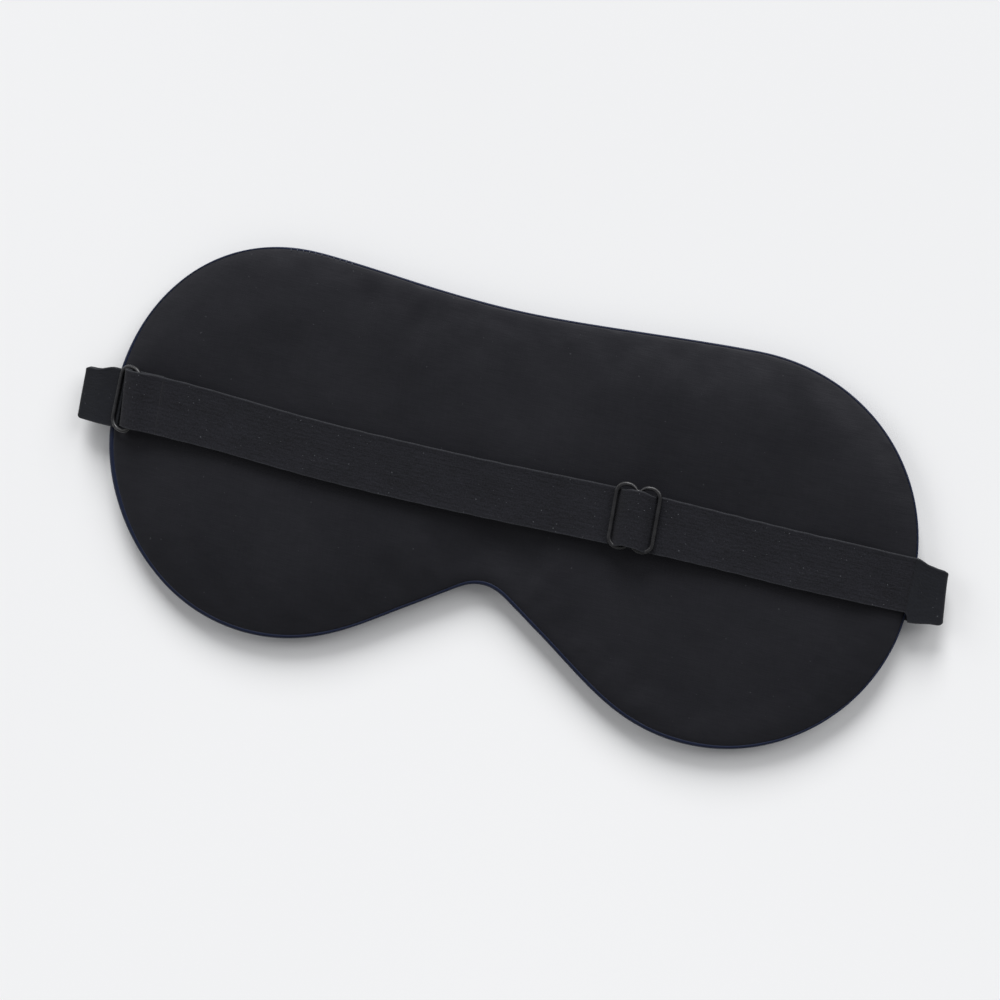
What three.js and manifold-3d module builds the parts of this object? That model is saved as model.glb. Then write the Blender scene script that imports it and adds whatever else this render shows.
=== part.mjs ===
// A padded sleep eye mask lying on its front, with the back panel and the head strap on top.
//
// Units are millimetres. X runs along the mask's width, Y towards its forehead edge and Z up out
// of the back panel. The origin is under the middle of the mask, on the surface that it lies on.

import * as THREE from "three";
import { mergeVertices } from "three/addons/utils/BufferGeometryUtils.js";
import Module from "manifold-3d";

const wasm = await Module();
wasm.setup();

// Padded body
const HALF_WIDTH = 108;
const HALF_HEIGHT = 51.6;
const LOWER_LOBE_RADIUS = 49;
const UPPER_LOBE_RADIUS = 48;
const TOP_DIP = 3.4;
const NOTCH_TIP_Y = -23.2;
const BACK_HEIGHT = 8.2;
const BACK_EDGE_WIDTH = 15;
const FRONT_EDGE_WIDTH = 16;
const FRONT_RIM_Z = 4.3;
const BACK_RIM_Z = 4.7;
const PANEL_THICKNESS = 0.7;
const LINING_THICKNESS = 0.4;
const LAYER_GAP = 0.3;

// Elastic
const STRAP_Y = 3.7;
const STRAP_WIDTH = 14.8;
const PASS_WIDTH = 14.2;
const ELASTIC_THICKNESS = 0.8;
const ELASTIC_GAP = 0.15;
const FOLD_X = 117.8;
const FOLD_RADIUS = 0.65;
const TAIL_END_X = 105.4;
const PIECE_GAP = 0.3;

// Wire hardware
const WIRE_RADIUS = 0.55;
const HARDWARE_LENGTH = 17.8;
const HOLE_LENGTH = 15.6;
const FRAME_CORNER = 2.5;
const HOLE_CORNER = 1.2;
const SLIDER_BAR_SPACING = 5.7;
const SLIDER_X = 36.5;
const SLIDER_Y = 4.1;
const SLIDER_TURN = THREE.MathUtils.degToRad(1.5);
const RING_BAR_SPACING = 6.6;
const RING_X = -104.5;
const RING_TILT = THREE.MathUtils.degToRad(20);
const OUTER_BAR_CLEARANCE = 0.25;
const LOOP_HOLE_RADIUS = 0.9;

// Places along the strap where one stretch of it ends and the next begins
const RIGHT_FOLD_END_X = 108.5;
const LIFT_LEFT_X = -40;
const RING_LOOP_END_X = -94.5;
const PASS_HALF_LENGTH = 9;
const END_LOOP_TAIL = 5.6;

const HALF_ELASTIC = ELASTIC_THICKNESS / 2;
const SEAM_Z = (FRONT_RIM_Z + BACK_RIM_Z) / 2;
const TAIL_Z = SEAM_Z + 0.15;
const FOLDED_Z = TAIL_Z + 2 * FOLD_RADIUS;
const UNDER_Z = BACK_HEIGHT + LAYER_GAP + HALF_ELASTIC;
const UPPER_Z = UNDER_Z + ELASTIC_THICKNESS + ELASTIC_GAP;
const OUTER_BAR_REACH = WIRE_RADIUS + OUTER_BAR_CLEARANCE + ELASTIC_GAP + HALF_ELASTIC;
const SLIDER_Z = UPPER_Z + OUTER_BAR_REACH;
const LOOP_RADIUS = LOOP_HOLE_RADIUS + ELASTIC_THICKNESS;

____

**WORK TO DO**
Quote exactly the lines running from the start of the listing above through the line where "const PIECE_GAP = 0.3;" is found, and output no other lines.

**REPLY**
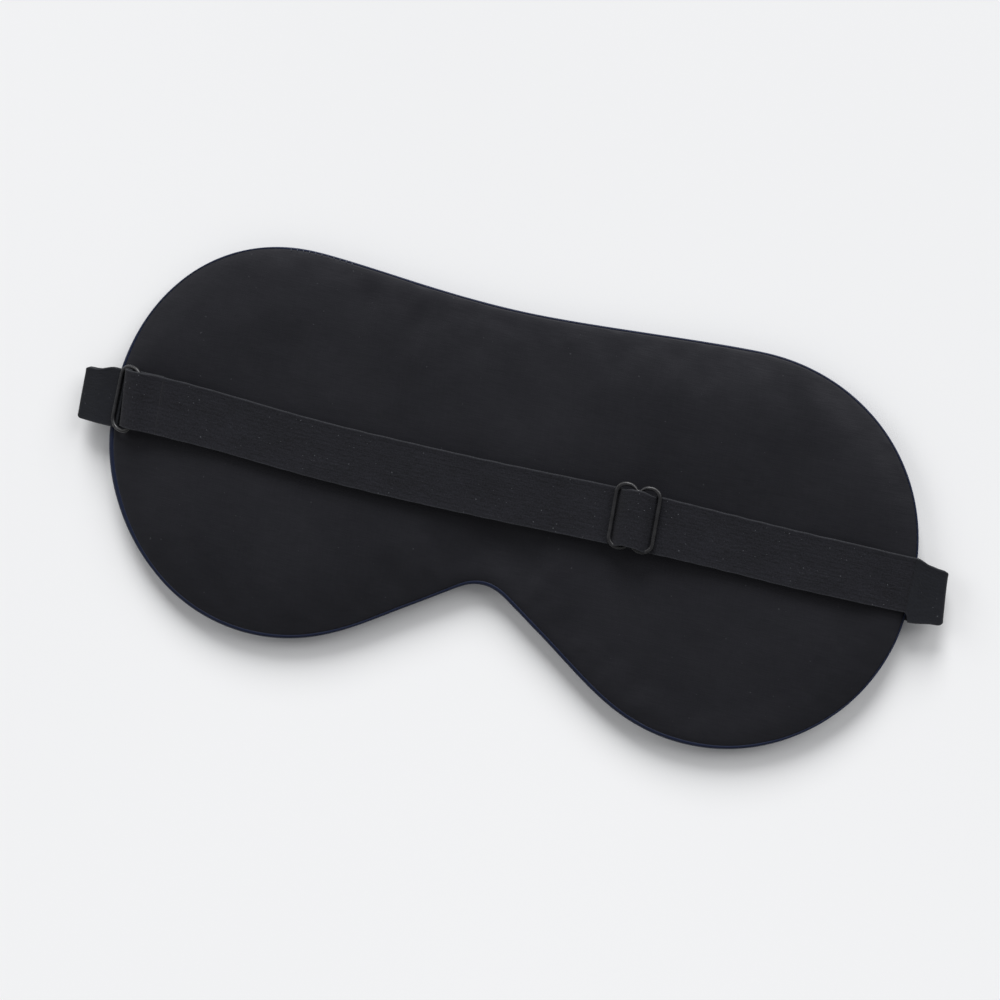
What three.js and manifold-3d module builds the parts of this object? That model is saved as model.glb. Then write the Blender scene script that imports it and adds whatever else this render shows.
=== part.mjs ===
// A padded sleep eye mask lying on its front, with the back panel and the head strap on top.
//
// Units are millimetres. X runs along the mask's width, Y towards its forehead edge and Z up out
// of the back panel. The origin is under the middle of the mask, on the surface that it lies on.

import * as THREE from "three";
import { mergeVertices } from "three/addons/utils/BufferGeometryUtils.js";
import Module from "manifold-3d";

const wasm = await Module();
wasm.setup();

// Padded body
const HALF_WIDTH = 108;
const HALF_HEIGHT = 51.6;
const LOWER_LOBE_RADIUS = 49;
const UPPER_LOBE_RADIUS = 48;
const TOP_DIP = 3.4;
const NOTCH_TIP_Y = -23.2;
const BACK_HEIGHT = 8.2;
const BACK_EDGE_WIDTH = 15;
const FRONT_EDGE_WIDTH = 16;
const FRONT_RIM_Z = 4.3;
const BACK_RIM_Z = 4.7;
const PANEL_THICKNESS = 0.7;
const LINING_THICKNESS = 0.4;
const LAYER_GAP = 0.3;

// Elastic
const STRAP_Y = 3.7;
const STRAP_WIDTH = 14.8;
const PASS_WIDTH = 14.2;
const ELASTIC_THICKNESS = 0.8;
const ELASTIC_GAP = 0.15;
const FOLD_X = 117.8;
const FOLD_RADIUS = 0.65;
const TAIL_END_X = 105.4;
const PIECE_GAP = 0.3;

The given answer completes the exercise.